PM frequencies are quickly changing from time-based to condition- or cycle-based.

"That empowers you to use your manpower better because you aren't necessarily burdened with a heavy PM load when you might not necessarily need to do that work," says Adams. "You are running your preventive maintenance based on how hard your equipment is running."

Long-term planning: All BMW plants develop an Excel-based document that examines the maintenance needs of critical systems over a seven-year timeframe.

"We identify major and minor activities that need to be performed to ensure the long-term sustainability of our assets," says Seaman. "That has been instrumental to highlighting maintenance issues for which we need resources."

For example, the plant must regularly overhaul its gas turbines because of the workhorse manner in which they are used.

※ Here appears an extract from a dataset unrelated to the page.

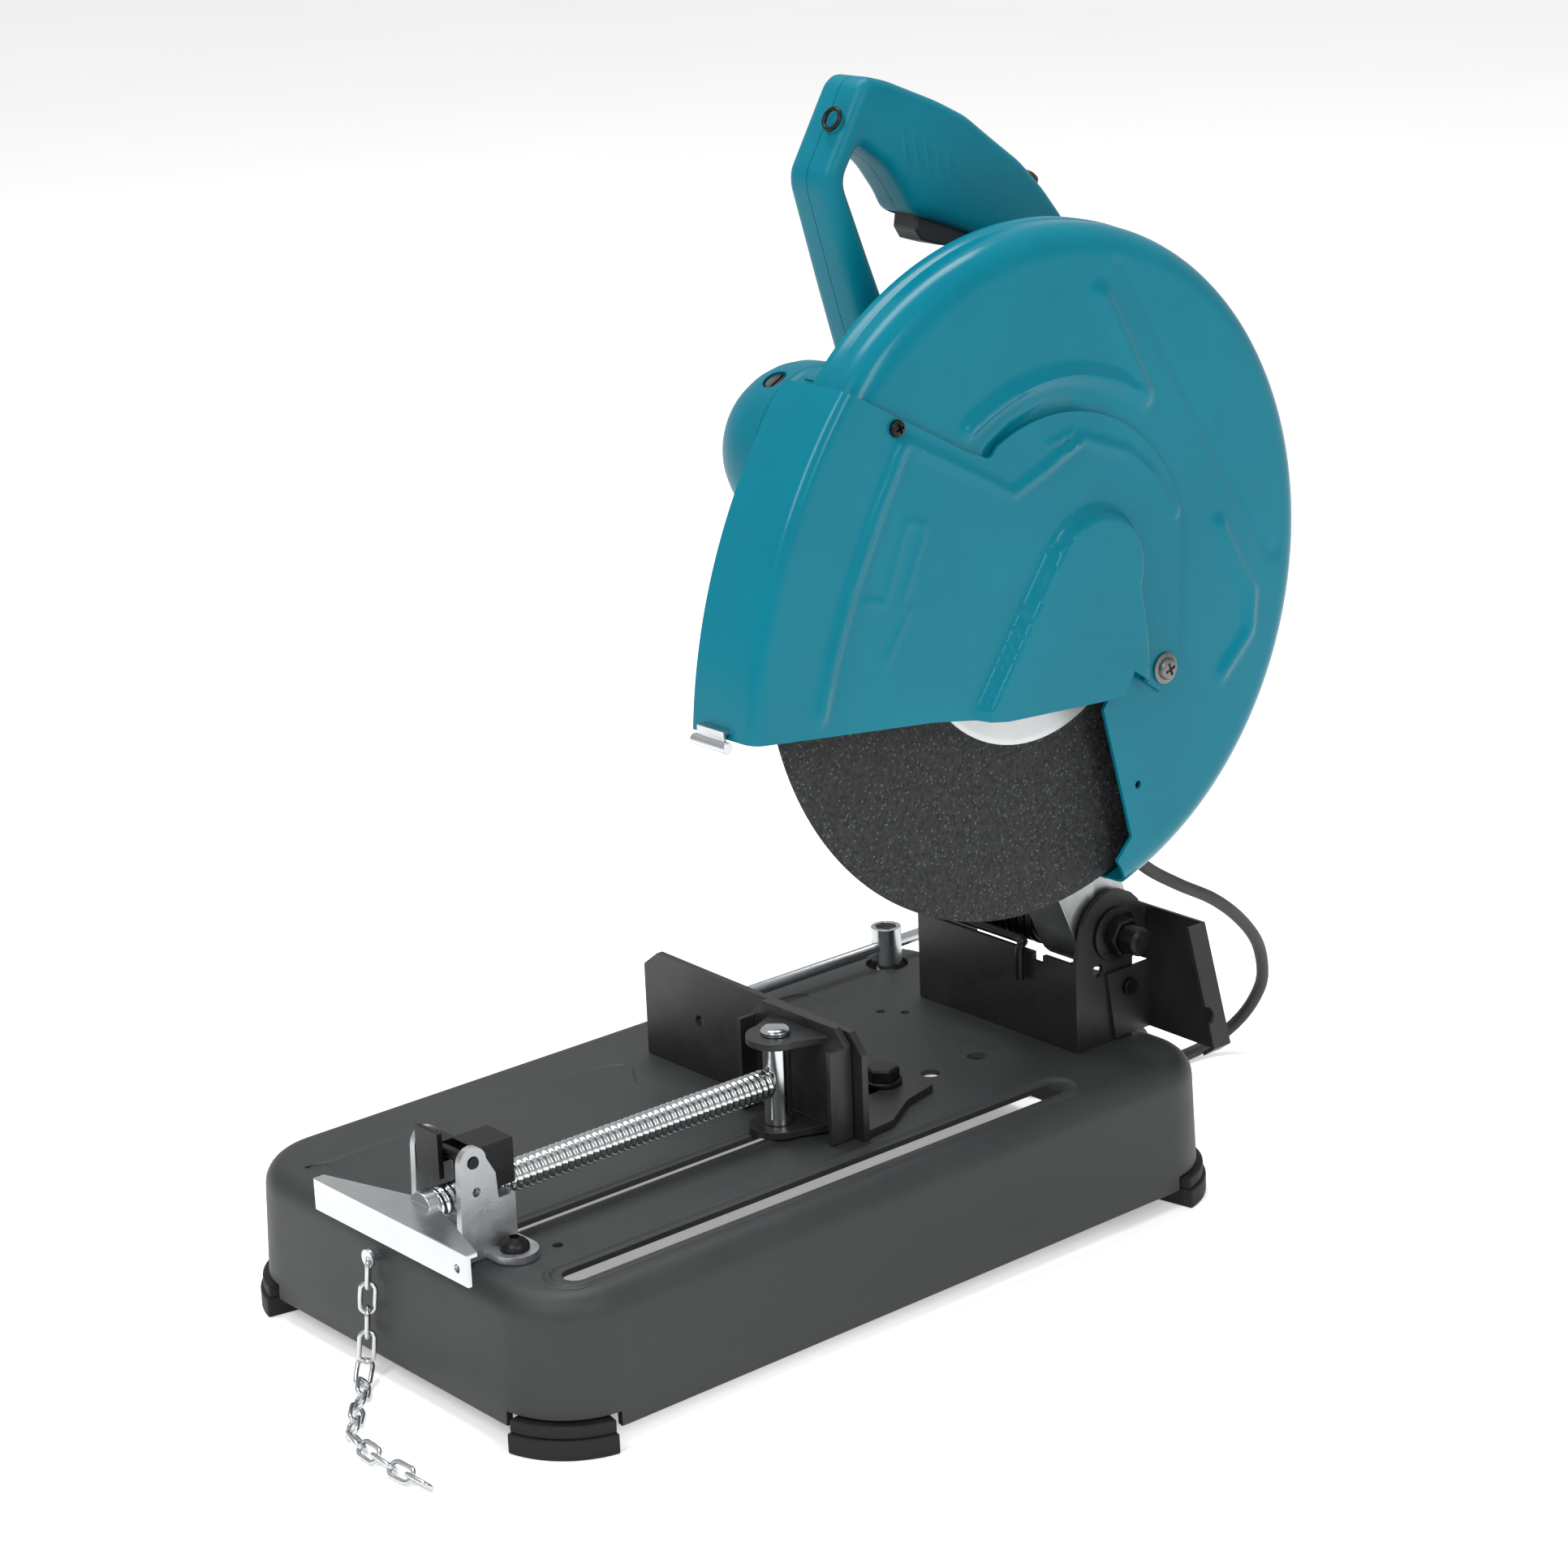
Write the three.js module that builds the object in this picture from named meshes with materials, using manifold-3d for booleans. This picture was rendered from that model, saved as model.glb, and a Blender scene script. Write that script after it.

"It helps us look at the useful life of equipment and when it needs to be brought back to like-new condition," says Seaman.

IT'S REV UP OR REVERSE
The BMW auto brand holds premier-level status because of its performance, style and reliability. The Spartanburg plant is deserving of similar accolades because of its progress in those same three areas.

"It's a different plant today than it was even five years ago," says Adams. "Five years ago, we didn't have nearly the utilization of our CMMS system. We are doing that today with SAP. Did we track PMs five years ago? No. We did them for the sake of doing PMs. There was no one monitoring PM effectiveness. The mean time between repair and the response to calls were not as good. There wasn't the level of predictive maintenance going on. We have made huge strides."

But, everyone agrees, the job isn't done.

"If you aren't changing, you are doing something wrong or you are falling way behind," says Ramsey. "Everything, including an inability to change, impacts customer satisfaction and customer demand. If the customer is not happy, we aren't happy."

McCraw sums it up nicely.

"The bar has been raised," she says. "Our customers raised it. Now, we have to go out and perform at that higher level."

It's true. "The ultimate driving machine" comes from the ultimate reliability machine.